Babar, sixth in descent from Timour, consolidated the states of India under
a central government. His memoirs make one of the most
fascinating books ever written. He lived a stirring and a
strenuous life, and the world bowed down before him. His
death was strangely pathetic, and illustrates the faith and
the superstition of men mighty in material affairs but
impotent before gods of their own creation. His son and the
heir to his throne, Humayon, being mortally ill of fever,
was given up to die by the doctors, whereupon the
affectionate father went to the nearest temple and offered
what he called his own worthless soul as a substitute for
his son. The gods accepted the sacrifice. The dying prince
began to recover and the old man sank slowly into his grave.

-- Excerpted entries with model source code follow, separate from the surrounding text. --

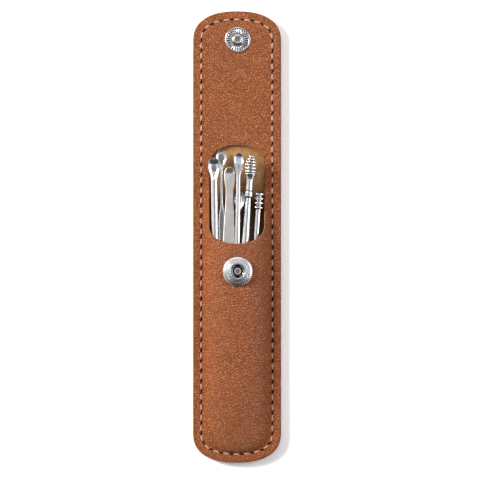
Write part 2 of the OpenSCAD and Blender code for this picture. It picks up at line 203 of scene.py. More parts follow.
def long_oval(half_w, top, top_len, bottom, bottom_len, power, inset, pitch, steps=44):
    """A closed outline with straight sides and rounded ends, from its upper right, anticlockwise."""
    upper = oval_end(0, half_w, top_len, power, inset, steps) + [0, top - top_len]
    lower = oval_end(180, half_w, bottom_len, power, inset, steps) + [0, bottom + bottom_len]
    left = side(upper[-1], lower[0], pitch)
    right = side(lower[-1], upper[0], pitch)
    return np.concatenate([upper, left, lower, right])


def case_ring(inset, pitch=1.0):
    """The case's outline, moved inwards."""
    return long_oval(HALF_W, CASE_END, END_LEN, -CASE_END, END_LEN, END_POWER, inset, pitch)


def window_ring(outset):
    """The window's outline, moved outwards."""
    return long_oval(HALF_W - RAIL_W, WINDOW_TOP, WINDOW_TOP_LEN, MOUTH_Y, WINDOW_BOTTOM_LEN,
                     WINDOW_POWER, -outset, 0.8)


def inside(points, polygon):
    """Whether each point lies inside a closed line."""
    a, b = polygon, np.roll(polygon, -1, 0)
    px, py = points[:, :1], points[:, 1:]
    crosses = (a[:, 1] > py) != (b[:, 1] > py)
    rise = np.where(a[:, 1] == b[:, 1], 1, b[:, 1] - a[:, 1])
    x = a[:, 0] + (py - a[:, 1]) * (b[:, 0] - a[:, 0]) / rise
    return (crosses & (px < x)).sum(1) % 2 == 1


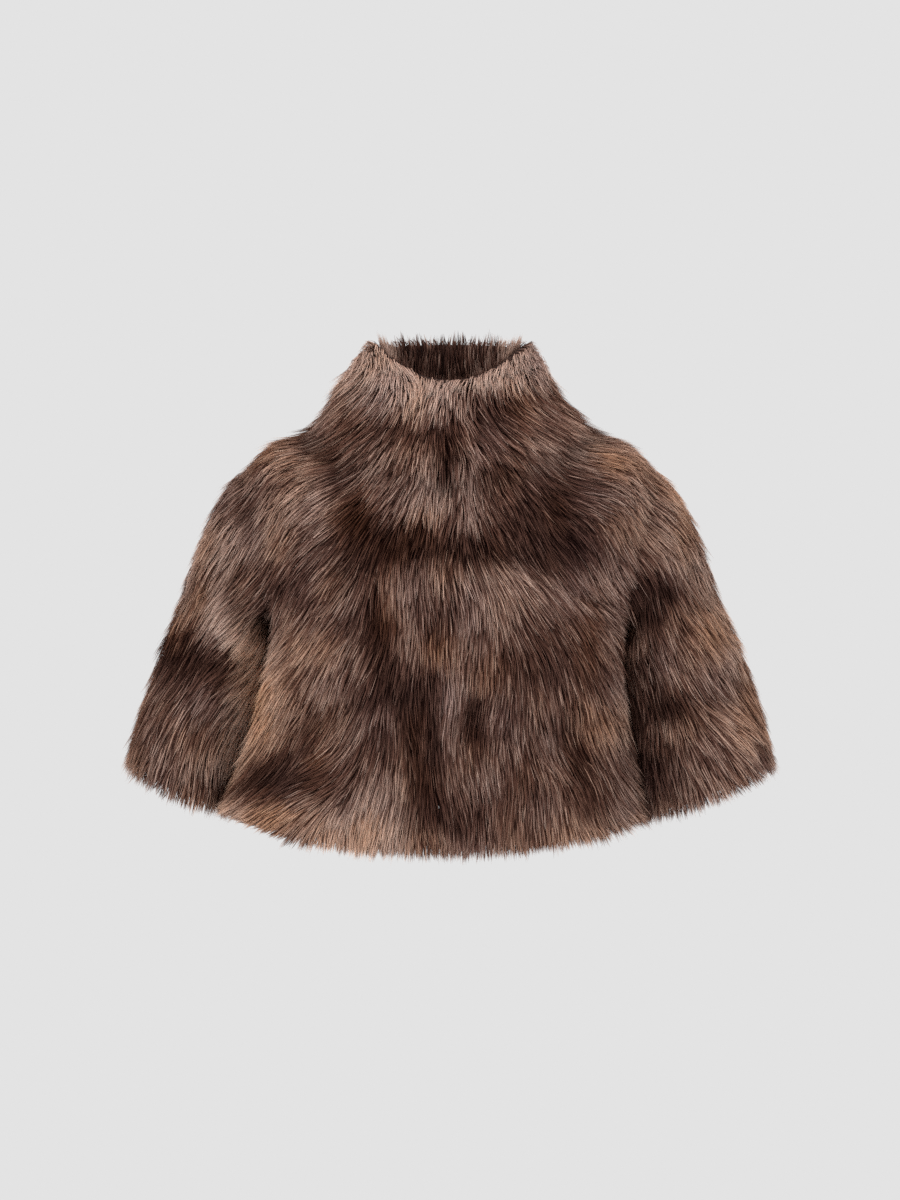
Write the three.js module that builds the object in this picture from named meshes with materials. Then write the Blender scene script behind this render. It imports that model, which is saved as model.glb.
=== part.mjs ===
// A fur bolero, fastened down the centre front, in the hollow shape it takes when it is worn.
//
// Six cut pieces: two fronts, a back, two wide elbow-length sleeves and a funnel collar. Each is one
// wall. Its inside is the skin side of the pelts, worked out from sections of a general figure, and
// its outside is where the tips of the fur reach, with the rows of pelts, the valleys between them,
// the swells of the fur and its coarse locks.
//
// Millimetres, +Z up, the front faces -Y, the wearer's left is +X. The origin is the middle of the
// neck base, where the wearer's shoulders carry the garment.

import * as THREE from "three";

// A table's rows, each with its columns' names.
function table(columns, rows) {
  return rows.map((row) => Object.fromEntries(row.map((value, i) => [columns[i], value])));
}

// ---- sizes ----
const SEAM_GAP = 0.3; // between two sewn pieces
const FUR = 23; // how far the tips stand off the skin side
const FUR_PRESSED = 6; // where sleeve and body press together at the underarm
const FUR_BESIDE_SLEEVE = 11; // lower down, between sleeve and body
const FUR_AT_NECKLINE = 38; // the collar's long fur falls over this seam
const FUR_PAST_EDGE = 14; // the fur hangs this far below the hem and the cuffs
const COLLAR_FUR_ABOVE = 11; // above the collar's rim
const LOCK_RELIEF = 3; // height of the coarse locks
const HEM_POINTS = 5; // how unevenly the fur ends along hem and cuffs

// ---- the body, in sections from the neckline down to the hem ----
// half: half width. front, back: depths from the side line. zFront, zSide, zBack: heights.
// shift: sideways swing of the section. recess: hollow at the side where the arm hangs.
// power: 2 is an ellipse, more is squarer.
const RING = ["name", "half", "front", "back", "zFront", "zSide", "zBack", "shift"];
const BODY = table([...RING, "recess", "power"], [
  ["neckline",  105,  88,  72,  -30,   -2,    6,   0,  0,  2.1],
  ["yoke",      148, 108,  92,  -62,  -20,  -22,   0,  0,  2.2],
  ["shoulder",  188, 123, 104,  -98,  -42,  -62,   0,  0,  2.3],
  ["chest",     194, 130, 110, -132,  -92, -108,   0,  0,  2.4],
  ["bust",      188, 134, 112, -170, -146, -154,  -1,  6,  2.4],
  ["underarm",  181, 136, 112, -212, -200, -203,  -3, 19,  2.4],
  ["ribs",      182, 138, 112, -262, -246, -250,  -5, 27,  2.4],
  ["waist",     188, 141, 114, -316, -296, -302,  -8, 22,  2.4],
  ["low_waist", 195, 145, 118, -363, -344, -352, -11, 15, 2.35],
  ["hem",       203, 150, 122, -411, -392, -400, -14,  9,  2.3],
]);
const SHOULDER = 2; // row of BODY at the top of the armhole
const UNDERARM = 5; // row of BODY at its foot
const HEM = BODY.length - 1;
const RECESS_BACK = 0.12; // the hollow lies this far behind the side, as a cosine
const RECESS_WIDTH = 0.5;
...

The empire increased in wealth, glory and power, and among the Mogul dynasty
were several of the most extraordinary men that have ever
influenced the destinies of nations. Yet it seems strange
that from the beginning each successive emperor should be
allowed to obtain the throne by treachery, by the wholesale
slaughter of his kindred and almost always by those most
shameful of sins--parricide and ingratitude to the authors
of their being. Rebellious children have always been the
curse of oriental countries, and when we read the histories
of the Mogul dynasty and the Ottoman Empire and of the
tragedies that have occurred under the shadows of the
thrones of China, India and other eastern countries, we
cannot but sympathize with the feelings of King Thebaw of
Burma, who immediately after his coronation ordered the
assassination of every relative he had in the world and
succeeded in "removing" seventy-eight causes of
anxiety.
Babar, the "Lion," as they called him, was buried at Kabul, the
capital of Afghanistan, and was succeeded by Humayon, the
son for whom he gave his life. The latter, on Sunday, Dec.
14, 1517, the day that Martin Luther delivered his great
speech against the pope and caused the new word
"Protestant"--one who protests--to be coined,
drove Sikandar, the last of the Afghan dynasty, from India.
When they found the body of that strenuous person upon the
battle field, the historians say, "five or six thousand
of the enemy were lying dead in heaps within a small space
around him;" as if he had killed them all. The wives
and slaves of Sikandar were captured. Humayon behaved
generously to them, considering the fashion of those times,
but took the liberty to detain their luggage, which included
their jewels and other negotiable assets. In one of their
jewel boxes was found a diamond which Sikandar had acquired
from the sultan Alaeddin, one of his ancestors, and local
historians, writing of it at the time, declared that
"it is so valuable that a judge of diamonds valued it
at half the daily expenses of the entire world." This
was the first public appearance in good society of the
famous Kohinoor, which, as everybody knows, is now the chief
ornament in the crown of Edward VII., King of Great. Queen
Victoria never wore it. She had it taken from the crown and
replaced by a paste substitute. This jewel thus became one
of the heirlooms of the Moguls, who lived in such splendor
as has never been seen since or elsewhere and could not be
duplicated in modern times.
In the winter of 1555 Humayon was descending a stairway when his foot
slipped and he fell headlong to the bottom. He was carried
into his palace and died a few days later, being succeeded
by his son, a boy of 13, who in many respects was the
noblest of the Moguls, and is called in history Akbar the
Great. He came to the throne in 1556 and his reign lasted
until 1605
You must remember Akbar, because so many of the glories of Indian
architecture, which culminate at Agra and Delhi, are due to
his refined taste and appreciation for the beautiful, and I
shall have a good deal to say about him, because he was one
of the best men that ever wore a crown. He was great in
every respect; he was great as a soldier, great as a jurist,
great as an executive, broad-minded, generous, benevolent,
tolerant and wise, an almost perfect type of a ruler, if we
are to believe what the historians of his time tell us about
him. He was the handsomest man in his empire; he excelled
all his subjects in athletic exercises, in endurance and in
physical strength and skill. He was the best swordsman and
the best horseman and his power over animals was as complete
as over men. And as an architect he stands unrivaled except
by his grandson, who inherited his taste.